## Instructions for the task
Copy the data exactly from the line that contains "0), at(mouth_r, half_mouth))" through the line that contains "bpy.data.objects.remove(obj)", keeping both end lines and leaving out everything else.
— Start of Source excerpt —
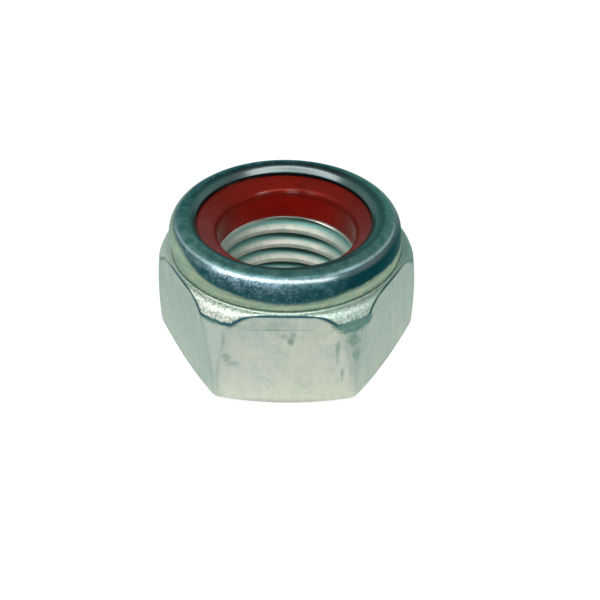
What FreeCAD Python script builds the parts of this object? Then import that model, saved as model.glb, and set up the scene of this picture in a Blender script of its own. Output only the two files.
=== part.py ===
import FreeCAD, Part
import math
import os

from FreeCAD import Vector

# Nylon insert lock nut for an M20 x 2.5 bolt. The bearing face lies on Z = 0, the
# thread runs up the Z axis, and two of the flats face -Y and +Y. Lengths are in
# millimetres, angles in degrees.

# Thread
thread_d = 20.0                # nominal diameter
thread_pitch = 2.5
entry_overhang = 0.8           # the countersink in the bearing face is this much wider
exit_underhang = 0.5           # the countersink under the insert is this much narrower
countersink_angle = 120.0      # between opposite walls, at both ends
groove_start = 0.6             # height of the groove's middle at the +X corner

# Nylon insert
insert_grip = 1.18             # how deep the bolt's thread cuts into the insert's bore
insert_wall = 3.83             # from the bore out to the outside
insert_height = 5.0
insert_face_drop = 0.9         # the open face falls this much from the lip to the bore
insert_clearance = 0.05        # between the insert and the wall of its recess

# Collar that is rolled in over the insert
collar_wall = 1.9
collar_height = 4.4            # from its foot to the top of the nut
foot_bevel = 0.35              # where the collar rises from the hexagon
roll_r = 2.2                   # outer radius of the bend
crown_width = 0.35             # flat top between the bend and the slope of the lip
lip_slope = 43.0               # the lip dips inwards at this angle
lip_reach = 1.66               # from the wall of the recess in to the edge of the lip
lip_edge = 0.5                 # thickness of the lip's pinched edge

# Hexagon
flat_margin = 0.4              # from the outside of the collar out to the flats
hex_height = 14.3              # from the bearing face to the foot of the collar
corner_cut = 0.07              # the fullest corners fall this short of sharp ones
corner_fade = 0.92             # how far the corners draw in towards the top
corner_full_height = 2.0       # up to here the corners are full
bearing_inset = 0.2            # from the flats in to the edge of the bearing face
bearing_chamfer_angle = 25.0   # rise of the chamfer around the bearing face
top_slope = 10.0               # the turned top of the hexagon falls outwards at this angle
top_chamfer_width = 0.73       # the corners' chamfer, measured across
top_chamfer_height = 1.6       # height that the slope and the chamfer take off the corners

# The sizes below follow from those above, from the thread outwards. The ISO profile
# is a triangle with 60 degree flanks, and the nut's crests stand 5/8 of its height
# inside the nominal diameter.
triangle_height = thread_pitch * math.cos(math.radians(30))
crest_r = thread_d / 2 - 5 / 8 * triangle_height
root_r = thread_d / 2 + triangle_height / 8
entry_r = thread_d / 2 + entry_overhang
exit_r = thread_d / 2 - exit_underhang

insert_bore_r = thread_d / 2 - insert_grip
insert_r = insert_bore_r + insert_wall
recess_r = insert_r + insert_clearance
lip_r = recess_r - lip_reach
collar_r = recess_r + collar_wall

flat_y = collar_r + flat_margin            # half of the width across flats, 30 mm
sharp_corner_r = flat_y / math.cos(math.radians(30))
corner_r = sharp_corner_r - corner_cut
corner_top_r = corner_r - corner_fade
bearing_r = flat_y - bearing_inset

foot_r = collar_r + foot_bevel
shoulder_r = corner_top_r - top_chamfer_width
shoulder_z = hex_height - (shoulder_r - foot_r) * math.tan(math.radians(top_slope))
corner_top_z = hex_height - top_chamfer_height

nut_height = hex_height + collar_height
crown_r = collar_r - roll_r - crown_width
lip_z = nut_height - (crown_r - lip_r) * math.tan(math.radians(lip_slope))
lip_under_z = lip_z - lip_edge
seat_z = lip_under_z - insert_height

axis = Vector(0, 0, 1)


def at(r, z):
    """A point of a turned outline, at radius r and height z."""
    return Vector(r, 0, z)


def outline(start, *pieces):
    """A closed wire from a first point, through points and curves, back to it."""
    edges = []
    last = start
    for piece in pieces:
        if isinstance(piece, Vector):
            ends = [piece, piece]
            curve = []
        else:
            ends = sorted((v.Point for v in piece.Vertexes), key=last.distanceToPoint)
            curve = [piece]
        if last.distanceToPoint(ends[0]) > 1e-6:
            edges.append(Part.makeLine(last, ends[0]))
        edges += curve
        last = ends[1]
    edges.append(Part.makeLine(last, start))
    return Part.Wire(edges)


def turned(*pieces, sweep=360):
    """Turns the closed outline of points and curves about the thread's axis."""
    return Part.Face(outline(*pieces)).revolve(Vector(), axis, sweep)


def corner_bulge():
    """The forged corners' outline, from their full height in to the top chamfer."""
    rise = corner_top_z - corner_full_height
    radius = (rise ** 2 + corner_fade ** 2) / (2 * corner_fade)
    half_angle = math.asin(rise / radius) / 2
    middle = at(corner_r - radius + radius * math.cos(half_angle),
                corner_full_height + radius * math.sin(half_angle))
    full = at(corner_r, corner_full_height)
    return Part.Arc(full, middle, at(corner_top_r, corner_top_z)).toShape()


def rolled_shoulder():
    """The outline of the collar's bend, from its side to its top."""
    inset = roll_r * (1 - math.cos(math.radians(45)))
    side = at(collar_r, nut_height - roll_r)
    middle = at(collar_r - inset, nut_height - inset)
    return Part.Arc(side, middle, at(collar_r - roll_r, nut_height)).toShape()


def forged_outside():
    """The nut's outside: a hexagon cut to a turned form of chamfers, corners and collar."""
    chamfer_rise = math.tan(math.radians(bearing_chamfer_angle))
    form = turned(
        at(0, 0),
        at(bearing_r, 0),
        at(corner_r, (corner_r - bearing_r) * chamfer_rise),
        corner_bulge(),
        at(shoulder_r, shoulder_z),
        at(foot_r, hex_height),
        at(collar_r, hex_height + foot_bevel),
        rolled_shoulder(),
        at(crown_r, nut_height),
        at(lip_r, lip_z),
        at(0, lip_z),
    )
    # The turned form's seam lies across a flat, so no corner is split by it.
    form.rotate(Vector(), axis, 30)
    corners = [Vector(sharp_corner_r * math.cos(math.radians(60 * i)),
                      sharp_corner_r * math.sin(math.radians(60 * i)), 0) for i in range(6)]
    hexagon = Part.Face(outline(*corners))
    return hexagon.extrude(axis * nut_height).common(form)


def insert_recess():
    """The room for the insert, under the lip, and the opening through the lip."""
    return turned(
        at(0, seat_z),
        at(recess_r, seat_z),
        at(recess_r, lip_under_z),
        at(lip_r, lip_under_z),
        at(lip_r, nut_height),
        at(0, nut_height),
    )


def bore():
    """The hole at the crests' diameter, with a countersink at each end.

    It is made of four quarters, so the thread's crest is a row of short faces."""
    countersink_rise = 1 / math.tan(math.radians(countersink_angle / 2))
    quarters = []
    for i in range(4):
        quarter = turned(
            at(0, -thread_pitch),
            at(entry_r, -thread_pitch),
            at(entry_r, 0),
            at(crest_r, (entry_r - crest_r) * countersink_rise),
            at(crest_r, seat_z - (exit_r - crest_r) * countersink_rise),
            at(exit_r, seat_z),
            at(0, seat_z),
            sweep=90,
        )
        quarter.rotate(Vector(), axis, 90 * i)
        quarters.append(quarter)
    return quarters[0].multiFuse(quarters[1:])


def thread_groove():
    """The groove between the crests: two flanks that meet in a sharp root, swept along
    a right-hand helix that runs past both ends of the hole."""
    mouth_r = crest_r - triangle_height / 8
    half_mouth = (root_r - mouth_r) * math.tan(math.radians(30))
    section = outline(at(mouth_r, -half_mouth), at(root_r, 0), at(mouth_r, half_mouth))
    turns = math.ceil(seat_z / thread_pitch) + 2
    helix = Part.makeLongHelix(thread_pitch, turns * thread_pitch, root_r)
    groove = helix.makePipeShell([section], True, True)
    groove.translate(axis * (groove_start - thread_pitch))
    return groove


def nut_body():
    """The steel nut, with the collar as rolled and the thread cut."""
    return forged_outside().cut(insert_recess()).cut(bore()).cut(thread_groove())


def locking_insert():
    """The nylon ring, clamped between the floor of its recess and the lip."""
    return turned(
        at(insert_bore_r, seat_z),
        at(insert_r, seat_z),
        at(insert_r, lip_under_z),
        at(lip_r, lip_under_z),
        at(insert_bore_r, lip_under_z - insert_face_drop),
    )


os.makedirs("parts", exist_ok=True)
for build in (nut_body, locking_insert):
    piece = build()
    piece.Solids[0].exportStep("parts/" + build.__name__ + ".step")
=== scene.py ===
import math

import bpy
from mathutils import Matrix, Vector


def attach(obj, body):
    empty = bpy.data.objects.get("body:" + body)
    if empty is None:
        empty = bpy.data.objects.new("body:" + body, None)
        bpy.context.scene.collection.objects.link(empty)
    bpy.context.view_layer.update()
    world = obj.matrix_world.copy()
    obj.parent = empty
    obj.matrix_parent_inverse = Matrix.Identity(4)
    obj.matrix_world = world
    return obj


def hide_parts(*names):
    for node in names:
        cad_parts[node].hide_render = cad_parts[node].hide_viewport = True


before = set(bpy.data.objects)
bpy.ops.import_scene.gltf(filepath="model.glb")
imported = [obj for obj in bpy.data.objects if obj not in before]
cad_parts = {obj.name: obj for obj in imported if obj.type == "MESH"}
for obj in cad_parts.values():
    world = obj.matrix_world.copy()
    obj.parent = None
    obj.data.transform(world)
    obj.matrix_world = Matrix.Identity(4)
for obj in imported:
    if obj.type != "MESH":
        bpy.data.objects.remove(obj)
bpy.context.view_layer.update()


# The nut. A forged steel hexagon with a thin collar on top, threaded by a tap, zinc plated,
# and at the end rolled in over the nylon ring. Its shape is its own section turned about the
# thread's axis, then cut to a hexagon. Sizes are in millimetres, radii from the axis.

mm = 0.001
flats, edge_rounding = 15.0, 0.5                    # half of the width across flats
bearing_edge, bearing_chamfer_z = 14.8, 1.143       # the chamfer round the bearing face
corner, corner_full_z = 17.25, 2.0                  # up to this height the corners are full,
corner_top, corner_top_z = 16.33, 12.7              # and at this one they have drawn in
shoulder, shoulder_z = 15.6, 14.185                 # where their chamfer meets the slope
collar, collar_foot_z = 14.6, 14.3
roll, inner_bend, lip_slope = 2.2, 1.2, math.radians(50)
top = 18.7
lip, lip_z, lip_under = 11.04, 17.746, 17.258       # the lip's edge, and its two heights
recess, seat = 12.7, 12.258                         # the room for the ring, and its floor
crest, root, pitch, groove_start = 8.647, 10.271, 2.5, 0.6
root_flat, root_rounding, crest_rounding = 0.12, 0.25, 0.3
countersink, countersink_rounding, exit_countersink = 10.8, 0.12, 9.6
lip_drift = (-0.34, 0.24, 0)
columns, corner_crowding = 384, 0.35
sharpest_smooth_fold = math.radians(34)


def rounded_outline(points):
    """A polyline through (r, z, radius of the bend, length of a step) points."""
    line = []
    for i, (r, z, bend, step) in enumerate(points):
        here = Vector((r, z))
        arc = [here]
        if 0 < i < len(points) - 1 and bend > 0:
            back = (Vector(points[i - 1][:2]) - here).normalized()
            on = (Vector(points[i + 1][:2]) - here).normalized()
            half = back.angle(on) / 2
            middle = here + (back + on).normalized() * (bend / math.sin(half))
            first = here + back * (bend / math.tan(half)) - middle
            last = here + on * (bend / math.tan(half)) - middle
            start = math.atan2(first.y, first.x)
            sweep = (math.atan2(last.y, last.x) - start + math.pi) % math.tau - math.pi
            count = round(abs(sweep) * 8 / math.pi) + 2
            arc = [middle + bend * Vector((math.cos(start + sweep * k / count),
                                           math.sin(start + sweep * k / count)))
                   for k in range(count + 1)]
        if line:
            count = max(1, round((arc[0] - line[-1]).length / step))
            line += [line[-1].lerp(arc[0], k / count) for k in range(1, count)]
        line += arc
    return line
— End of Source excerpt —
## Exercise result
    section = outline(at(mouth_r, -half_mouth), at(root_r, 0), at(mouth_r, half_mouth))
    turns = math.ceil(seat_z / thread_pitch) + 2
    helix = Part.makeLongHelix(thread_pitch, turns * thread_pitch, root_r)
    groove = helix.makePipeShell([section], True, True)
    groove.translate(axis * (groove_start - thread_pitch))
    return groove


def nut_body():
    """The steel nut, with the collar as rolled and the thread cut."""
    return forged_outside().cut(insert_recess()).cut(bore()).cut(thread_groove())


def locking_insert():
    """The nylon ring, clamped between the floor of its recess and the lip."""
    return turned(
        at(insert_bore_r, seat_z),
        at(insert_r, seat_z),
        at(insert_r, lip_under_z),
        at(lip_r, lip_under_z),
        at(insert_bore_r, lip_under_z - insert_face_drop),
    )


os.makedirs("parts", exist_ok=True)
for build in (nut_body, locking_insert):
    piece = build()
    piece.Solids[0].exportStep("parts/" + build.__name__ + ".step")
=== scene.py ===
import math

import bpy
from mathutils import Matrix, Vector


def attach(obj, body):
    empty = bpy.data.objects.get("body:" + body)
    if empty is None:
        empty = bpy.data.objects.new("body:" + body, None)
        bpy.context.scene.collection.objects.link(empty)
    bpy.context.view_layer.update()
    world = obj.matrix_world.copy()
    obj.parent = empty
    obj.matrix_parent_inverse = Matrix.Identity(4)
    obj.matrix_world = world
    return obj


def hide_parts(*names):
    for node in names:
        cad_parts[node].hide_render = cad_parts[node].hide_viewport = True


before = set(bpy.data.objects)
bpy.ops.import_scene.gltf(filepath="model.glb")
imported = [obj for obj in bpy.data.objects if obj not in before]
cad_parts = {obj.name: obj for obj in imported if obj.type == "MESH"}
for obj in cad_parts.values():
    world = obj.matrix_world.copy()
    obj.parent = None
    obj.data.transform(world)
    obj.matrix_world = Matrix.Identity(4)
for obj in imported:
    if obj.type != "MESH":
        bpy.data.objects.remove(obj)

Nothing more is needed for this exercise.